Junto a ambos ríos halló la inspiración, aunque hay que consignar que en Segovia se implicó de forma más profunda con la intelectualidad local. Fue mayor su compromiso con los desfavorecidos y también se aceleró su toma de partido a favor de las libertades. Contribuyó a fundar la Universidad Popular Segoviana, en la que ofreció cursillos nocturnos y gratuitos a obreros de la ciudad.
Quince minutos lleva recorrer el camino entre la pensión y el actual Instituto Mariano Quintanilla, donde impartió sus clases de Francés: un buen ejemplo de arquitectura modernista, hoy declarado Bien de Interés Cultural. Es fácil imaginar al autor de ‘Campos de Castilla’ ascender por la calle de los Desamparados hasta la Plaza Mayor, descender por la actual Calle Real, atravesar el Azoguejo y ascender en paralelo al acueducto para iniciar su jornada laboral.
En esta época escribe menos poesía y se inclina por el teatro, el trabajo periodístico y el ensayo. Quizá por ello siempre se ha considerado más machadiana la ciudad de Soria -donde vivió cinco años- que la de Segovia, en la que ejerció durante trece cursos.

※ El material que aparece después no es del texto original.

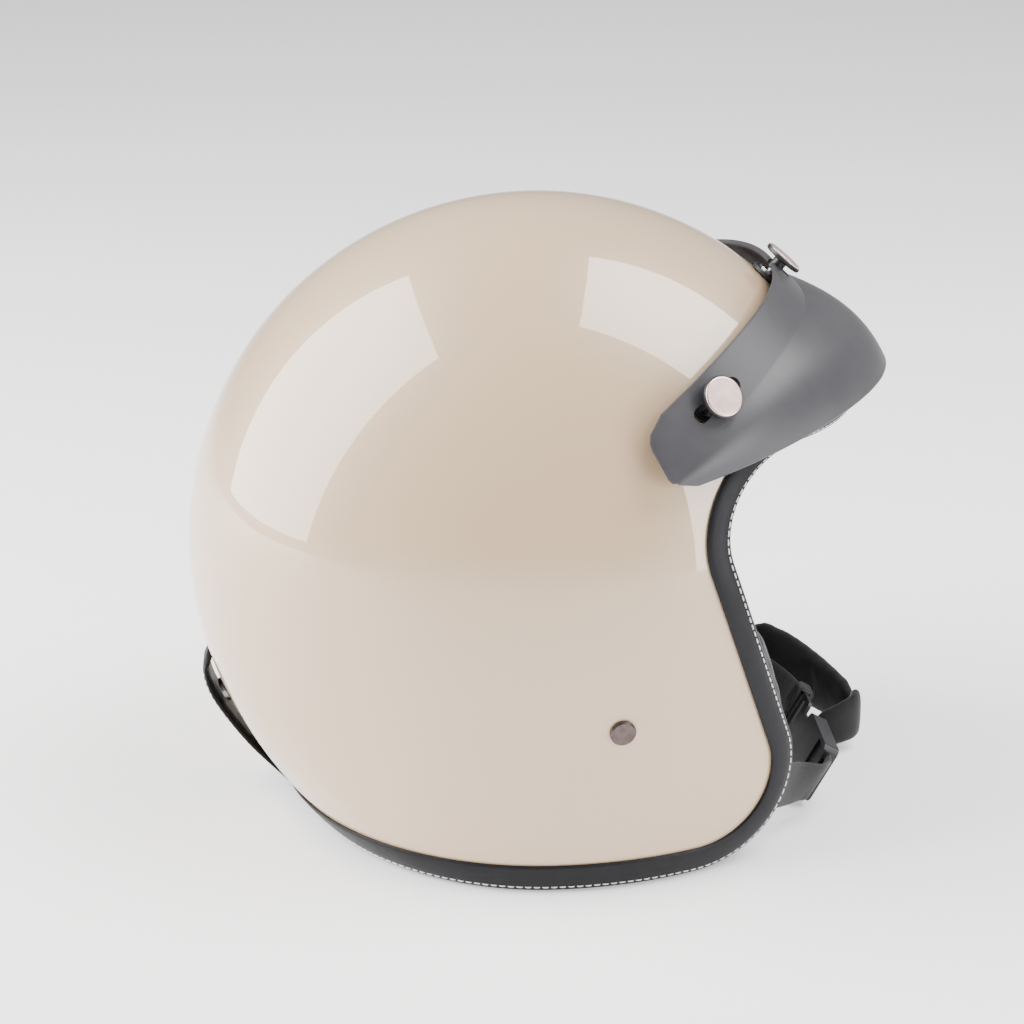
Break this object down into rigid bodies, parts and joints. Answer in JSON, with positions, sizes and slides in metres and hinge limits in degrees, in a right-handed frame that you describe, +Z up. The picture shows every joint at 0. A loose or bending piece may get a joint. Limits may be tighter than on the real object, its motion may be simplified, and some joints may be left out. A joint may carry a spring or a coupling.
{
  "type": "open face motorcycle helmet",
  "caption": "Open face motorcycle helmet with a stud-mounted peak, leather edge trim, padded lining, chin strap with quick-release buckle, and a rear goggle tab.",
  "frame": {"origin": "middle of the helmet's footprint, on the plane that its rim rests on", "axes": "+X towards the wearer's front, +Y towards the wearer's left, +Z up to the crown"},
  "size_m": [0.294, 0.238, 0.26],
  "materials": {
    "shell_paint": "glossy clear-coated cream paint over a moulded shell",
    "impact_foam": "moulded expanded bead foam",
    "lining": "brushed knit comfort lining",
    "lining_leather": "grained soft lining leather",
    "trim_leather": "grained black leather with white stitching",
    "rivet_metal": "dark nickel rivet",
    "plated_steel": "nickel plated steel",
    "strap_webbing": "woven black webbing",
    "strap_rubber": "moulded keeper loop",
    "suede": "black suede",
    "buckle_plastic": "moulded black nylon",
    "peak_plastic": "fine textured soft-touch black plastic",
    "black_rubber": "black rubber",
    "cap_plastic": "moulded black plastic",
    "cap_metal": "satin rose nickel disc",
    "tab_leather": "black leather"
  },
  "bodies": {
    "helmet": {"outer_shell": "shell_paint", "crown_impact_liner": "impact_foam", "crown_comfort_liner": "lining", "brow_pad": "lining_leather", "cheek_core_left": "impact_foam", "cheek_core_right": "impact_foam", "cheek_pad_left": "lining_leather", "cheek_pad_right": "lining_leather", "nape_roll": "lining_leather", "edge_trim": "trim_leather", "chin_strap_rivet_left": "rivet_metal", "chin_strap_rivet_right": "rivet_metal", "rivet_washer_left": "plated_steel", "rivet_washer_right": "plated_steel", "strap_anchor_left": "plated_steel", "strap_anchor_right": "plated_steel", "webbing_left": "strap_webbing", "webbing_right": "strap_webbing", "strap_keeper": "strap_rubber", "chin_pad": "suede", "buckle_receiver": "buckle_plastic", "lever_pin": "plated_steel", "lever_springs": "plated_steel", "stud_backing_nuts": "plated_steel", "stud_base_washers": "black_rubber", "stud_left": "plated_steel", "stud_right": "plated_steel", "stud_centre": "plated_steel", "tab_root": "tab_leather", "tab_stud": "plated_steel"},
    "visor": {"visor_peak": "peak_plastic"},
    "cap_left": {"snap_cap_left": "cap_plastic", "cap_disc_left": "cap_metal"},
    "cap_right": {"snap_cap_right": "cap_plastic", "cap_disc_right": "cap_metal"},
    "cap_centre": {"snap_cap_centre": "cap_plastic", "cap_disc_centre": "cap_metal"},
    "rear_tab": {"retainer_tab": "tab_leather", "tab_socket": "plated_steel"},
    "lever": {"buckle_lever": "buckle_plastic"},
    "tongue": {"buckle_tongue": "buckle_plastic"}
  },
  "joints": [
    {"name": "visor_tilt", "type": "hinge", "parent": "helmet", "child": "visor", "pos_m": [0.0629, 0, 0.20001], "axis": [0, 1, 0], "range_deg": [-5, 5]},
    {"name": "cap_left_pull", "type": "slide", "parent": "helmet", "child": "cap_left", "axis": [0.363, 0.7855, 0.5013], "range_m": [0, 0.01]},
    {"name": "cap_right_pull", "type": "slide", "parent": "helmet", "child": "cap_right", "axis": [0.363, -0.7855, 0.5013], "range_m": [0, 0.01]},
    {"name": "cap_centre_pull", "type": "slide", "parent": "helmet", "child": "cap_centre", "axis": [0.6556, 0, 0.7551], "range_m": [0, 0.008]},
    {"name": "rear_tab_open", "type": "hinge", "parent": "helmet", "child": "rear_tab", "pos_m": [-0.1116, 0, 0.0082], "axis": [0, -1, 0], "range_deg": [0, 40]},
    {"name": "lever_lift", "type": "hinge", "parent": "helmet", "child": "lever", "pos_m": [0.1201, -0.034, 0.01434], "axis": [-0.4821, 0, -0.8761], "range_deg": [0, 30], "stiffness_Nm_per_rad": 0.05, "springref_deg": -11.46},
    {"name": "ratchet_slide", "type": "slide", "parent": "helmet", "child": "tongue", "axis": [0, -1, 0], "range_m": [0, 0.0115]}
  ]
}
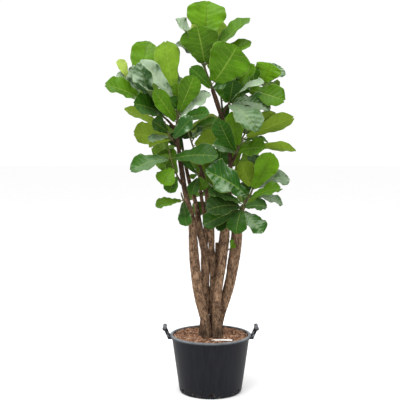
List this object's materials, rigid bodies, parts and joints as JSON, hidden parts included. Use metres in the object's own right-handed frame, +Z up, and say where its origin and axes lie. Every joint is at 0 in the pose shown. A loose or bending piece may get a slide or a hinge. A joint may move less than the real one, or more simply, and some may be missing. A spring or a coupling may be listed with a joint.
{
  "type": "potted fiddle leaf fig",
  "caption": "Potted fiddle leaf fig: a cluster of woody stems with large leathery leaves, standing in a tapered nursery pot with loop handles.",
  "frame": {"origin": "centre of the pot's resting face, on the floor", "axes": "+Z up; -Y is the front that the picture shows; +X is to the right of it"},
  "size_m": [1.1547, 0.7389, 2.4031],
  "materials": {
    "pot_plastic": "matte moulded plastic, near-black grey",
    "soil": "coarse reddish-brown bark and coco chips",
    "label": "plain white, bare",
    "bark": "rough grey-brown bark",
    "leaf": "leathery glossy green upper side, duller underside, pale veins"
  },
  "bodies": {
    "root": {"pot": "pot_plastic", "soil": "soil", "plant_label": "label", "stem_a": "bark", "stem_b": "bark", "stem_c": "bark", "stem_d": "bark", "stem_e": "bark", "stem_f": "bark", "top_shoot": "leaf", "right_upper_shoot": "leaf", "right_middle_shoot": "leaf", "right_lower_shoot": "leaf", "right_bottom_shoot": "leaf", "left_upper_shoot": "leaf", "left_far_shoot": "leaf", "left_middle_shoot": "leaf", "left_lower_shoot": "leaf", "left_bottom_shoot": "leaf", "centre_shoot": "leaf", "inner_shoot": "leaf", "rear_left_shoot": "leaf", "rear_upper_shoot": "leaf", "rear_right_shoot": "leaf", "rear_lower_shoot": "leaf", "stem_sprout": "leaf"}
  },
  "joints": []
}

Desde Segovia, Machado se desplaza semanalmente a Madrid, donde sigue de cerca la actualidad cultural y política, una proximidad a la capital que le permitirá encontrar el amor por segunda vez. Han pasado trece años desde la muerte de Leonor y Machado vive una segunda juventud cuando, en junio de 1928, conoce a Pilar Valderrama, poetisa madrileña perteneciente a la alta burguesía.

Este de la madurez (“la soñada miel de amor tardío”) fue un amor más bien platónico, casto a pesar del deseo expresado por Machado, pues Pilar era una mujer casada. Eso sí, despechada por las infidelidades confesadas por su marido. Estamos en los años 20, no lo olvidemos, y Machado debe buscar un seudónimo para su amada, su musa, su oscuro objeto de deseo.
Fue Guiomar durante ocho años de casta relación, tres más hasta la muerte del poeta en el exilio, once más hasta la publicación por Concha Espina de la existencia de este extraño vínculo y, en fin, tres décadas más hasta la publicación póstuma de ‘Sí, soy Guiomar’, donde las cartas quedaron sobre la mesa.
El último hito de esta ruta machadiana por Castilla y León se debe situar en Paredes de Nava, en la Tierra de Campos palentina. En la finca El Carrascal de la localidad, propiedad de su suegra, se refugió Pilar-Guiomar tras el golpe de Estado que dio inicio a la Guerra Civil. Fue esa finca la inspiradora del nombre Guiomar, puesto que se encontraba en el antiguo señorío del poeta Jorge Manrique. Tanto Pilar como Antonio, amigos o amantes sin serlo, sentían veneración por este poeta, marido de Guiomar de Castañeda. Punto y seguido palentino para un amor que nunca quedará sepultado, así pasen cien o mil años.